Data is provided in two formats. SQLite databases are compressed with Zstandard and require decompression before use (see DECOMPRESSION.md). Parquet files are partitioned by year and can be used directly.
| File | Compressed | Decompressed |
|---|---|---|
data/spy_options.db.zst |
1.5 GB | 9 GB |
data/iwm_options.db.zst |
812 MB | 4.8 GB |
data/qqq_options.db.zst |
965 MB | 5.6 GB |
| Directory | Size |
|---|---|
data/parquet_spy/ |
559 MB |
data/parquet_iwm/ |
313 MB |
data/parquet_qqq/ |
638 MB |
The options data table contains the following columns:
| Column | Type | Description |
|---|---|---|
| contract_id | TEXT | Unique contract identifier |
| symbol | TEXT | Underlying symbol |
| expiration | TEXT | Expiration date |
| strike | REAL | Strike price |
| type | TEXT | Call or put |
| bid, ask | REAL | Best bid and ask prices |
| volume | INTEGER | Daily trading volume |
| open_interest | INTEGER | Open interest |
| date | TEXT | Observation date |
| implied_volatility | REAL | Black-Scholes implied volatility |
| delta, gamma, theta, vega, rho | REAL | Option Greeks |
Each database also includes an underlying_prices table with daily OHLCV data.
import pandas as pd
# Load single year
df = pd.read_parquet('data/parquet_spy/options_2024.parquet')
# Load all years
from glob import glob
files = sorted(glob('data/parquet_spy/options_*.parquet'))
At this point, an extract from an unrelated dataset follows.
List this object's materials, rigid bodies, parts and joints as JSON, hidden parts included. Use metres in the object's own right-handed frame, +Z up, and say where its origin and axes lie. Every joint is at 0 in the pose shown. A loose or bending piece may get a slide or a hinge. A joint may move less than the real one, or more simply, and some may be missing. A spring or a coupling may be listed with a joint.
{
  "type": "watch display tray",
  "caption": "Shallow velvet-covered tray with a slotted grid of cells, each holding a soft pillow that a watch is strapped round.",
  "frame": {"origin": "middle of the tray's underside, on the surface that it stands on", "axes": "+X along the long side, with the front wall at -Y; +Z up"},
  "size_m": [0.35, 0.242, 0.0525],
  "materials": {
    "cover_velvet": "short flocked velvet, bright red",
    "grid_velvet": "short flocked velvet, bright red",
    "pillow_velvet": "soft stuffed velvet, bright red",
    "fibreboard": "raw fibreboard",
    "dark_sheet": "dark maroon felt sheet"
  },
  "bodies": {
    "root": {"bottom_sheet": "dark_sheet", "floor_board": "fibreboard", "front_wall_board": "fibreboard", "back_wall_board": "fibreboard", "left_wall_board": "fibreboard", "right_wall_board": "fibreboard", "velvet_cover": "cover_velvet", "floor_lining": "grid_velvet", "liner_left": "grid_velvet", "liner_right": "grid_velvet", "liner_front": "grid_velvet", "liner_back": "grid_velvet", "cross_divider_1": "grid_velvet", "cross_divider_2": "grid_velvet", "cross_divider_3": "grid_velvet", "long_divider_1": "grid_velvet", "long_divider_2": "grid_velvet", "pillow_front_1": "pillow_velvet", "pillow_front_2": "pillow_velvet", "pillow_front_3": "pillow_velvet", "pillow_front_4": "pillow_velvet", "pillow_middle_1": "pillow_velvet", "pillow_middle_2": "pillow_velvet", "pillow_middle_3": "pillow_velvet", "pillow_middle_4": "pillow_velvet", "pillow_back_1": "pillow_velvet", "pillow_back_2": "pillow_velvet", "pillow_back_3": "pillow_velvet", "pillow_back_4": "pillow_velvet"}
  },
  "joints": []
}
df = pd.concat([pd.read_parquet(f) for f in files])import sqlite3
import pandas as pd
conn = sqlite3.connect('data/spy_options.db')
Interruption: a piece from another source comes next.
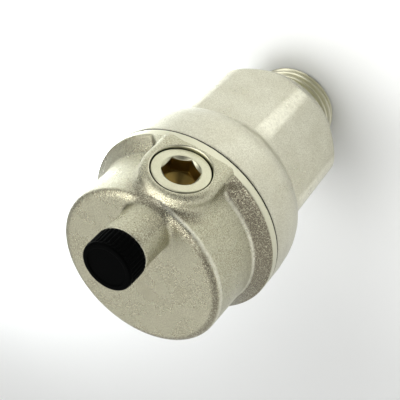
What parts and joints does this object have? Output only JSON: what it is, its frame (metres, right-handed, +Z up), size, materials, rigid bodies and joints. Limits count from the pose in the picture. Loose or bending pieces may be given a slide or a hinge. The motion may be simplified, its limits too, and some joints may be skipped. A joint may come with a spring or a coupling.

df = pd.read_sql("SELECT * FROM options_data WHERE date >= '2024-01-01'", conn)For detailed statistics and methodology, see the technical report in reports/dataset_description.pdf.
@misc{dubach2025options,
author = {Dubach, Philipp},
title = {Historic Options Dataset: SPY, IWM, and QQQ Options 2008-2025},
year = {2025},
publisher = {GitHub},
url = {https://github.com/philippdubach/historic-options-dataset}
}MIT License. See LICENSE for details.